Intimate Traces
The absent bodies Karen LaMonte immortalizes in her cast-glass works are animated in exquisite detail, creating a paradoxical presence that resonates with poignancy and longing.
BY CHELSEA LIU.
© 2018 glass Magazine | No. 153. Winter 2018-19
Karen LaMonte’s spectral female figures are constructed around the negative. The mannequins and models that lent the artist their forms and physicality are gone, save for an intimate imprint of their presence permanently recorded in the folds and swells of glass, enduring echoes of fabric and flesh. The real vestments they were cast upon are also lost, destroyed in the mold-making process. LaMonte’s sculptures, thus, are removed from the present on multiple levels, and yet they are mysteriously compelling in their occupation of a space between corporeal and spiritual. Both present and absent, they enthrall, lit through with suspense, paradox, and lingering loss.
A native New Yorker who honed her craft in the glass studios of Prague, LaMonte was recently honored with a major solo exhibition, “Embodied Beauty,” at the Hunter Museum of American Art in Chattanooga, Tennessee. It united two distinct series of works from her oeuvre, “Floating World” (2007–2013) and “Nocturnes” (2009–2017), presenting the largest solo museum exhibition to date of the artist’s work in the U.S. While “Floating World” interprets clothing through the Japanese tradition of kimono- making, “Nocturnes” draws from classical Greek and Roman figures and fashion. The monumentality and mastery of craft displayed is consistent across both series. LaMonte meticulously researches the styles and traditions she explores in her work, selecting the fabric for the dresses to be cast and doing the sewing herself in a scholarly synthesis of lost-wax casting technique and what she calls “the lost art of couture.” On a conceptual level, the arrangement seems intuitive in that the artist’s lasting concerns with beauty, femininity, and mortality are articulated across the exhibition. Though the Hunter framed the exhibit as a study of Eastern versus Western traditions, it might be better conceived of as simply showing different time periods in LaMonte’s career: “Floating World” is explicitly about, or filtered through, culture; “Nocturnes” is not. “Embodied Beauty” is above all a celebration, through two series, of an artist who has developed a rare marriage of the erotic and metaphysical through a process she has adopted and made her own, with unique sophistication.
The first body of work, “Floating World,” was developed during LaMonte’s seven-month residency in Kyoto, Japan, on a grant from the Japan-United States Friendship Commission and the National Endowment for the Arts in 2006. Its title is a translation of ukiyo, a culture of pleasure-seeking developed in Edo period Japan. LaMonte describes it as a “sphere of impermanent, fleeting beauty,” a world “filled with geisha, maiko, kabuki actors, and concubines who floated above the responsibilities of mundane existence in the brothels and teahouses.” Yet ukiyo is a double- edged term, with a homophone that means “sorrowful world” and that “alludes to a language of attraction that tempers beauty with awareness of the body’s transience,” a darkness that lends itself naturally to LaMonte’s practice.

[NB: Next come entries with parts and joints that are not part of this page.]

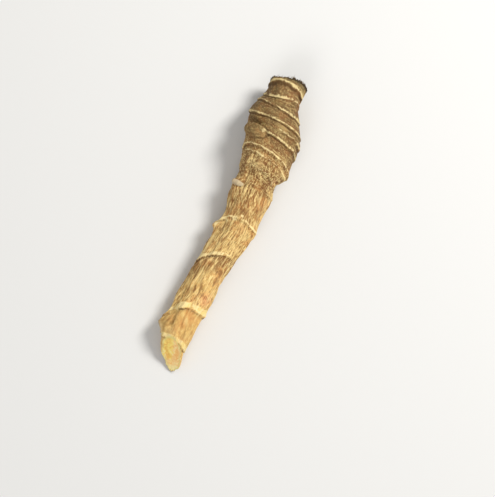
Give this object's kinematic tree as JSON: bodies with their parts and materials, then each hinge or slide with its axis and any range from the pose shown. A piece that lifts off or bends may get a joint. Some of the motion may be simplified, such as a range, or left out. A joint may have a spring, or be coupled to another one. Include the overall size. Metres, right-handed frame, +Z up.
{
  "type": "dried leopards bane root",
  "caption": "Dried rootstock of leopard's bane lying on its side: ringed thick crown with a broken neck, slim furrowed shaft crossed by old leaf scars, slanting cut at the tip.",
  "frame": {"origin": "centre of the root's box, on the surface that the root rests on", "axes": "+X along the root from the cut tip to the crown, +Y to the root's left seen from above, +Z up, away from the surface it rests on"},
  "size_m": [0.0799, 0.0166, 0.013],
  "materials": {
    "bark": "matte"
  },
  "bodies": {
    "root": {"root": "bark"}
  },
  "joints": []
}
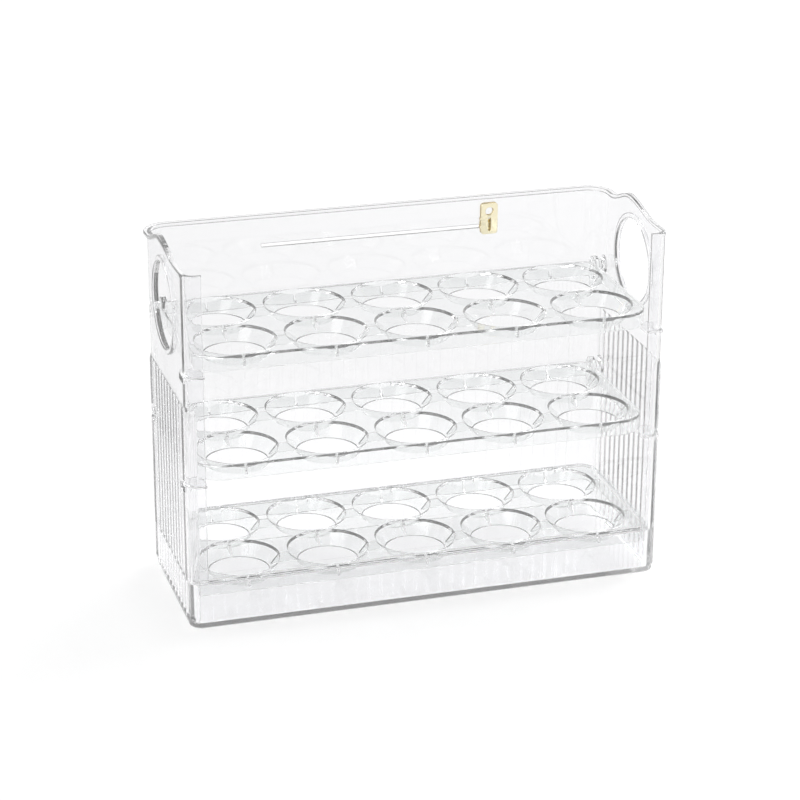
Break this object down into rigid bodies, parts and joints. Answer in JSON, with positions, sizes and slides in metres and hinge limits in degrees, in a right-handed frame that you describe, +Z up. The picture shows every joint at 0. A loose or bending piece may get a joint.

The glass garments of “Floating World” were formed through LaMonte’s signature casting process, but were also the product of intensive cultural study. In the famous textile district Nishijin, she studied all aspects of the traditional dress: weaving the fabric, drawing the imagery, and studying the kimono’s ceremonial function, codification, and historic meaning. LaMonte spoke to Glass of her fascination with the kimono’s “literal erasure of the body” through the unique method of padding and binding the wearer’s body into an anonymous cylindrical form thought ideal for displaying the kimono’s imagery. “In eliminating the defining curves of the female body, making it uniform and neutral, the kimono literally erases the self and individuality, transcending the corporeal beauty of its wearer,” LaMonte said. “By putting on the kimono, one is assuming one’s appropriate place in society; its language announces and reproduces that social role.”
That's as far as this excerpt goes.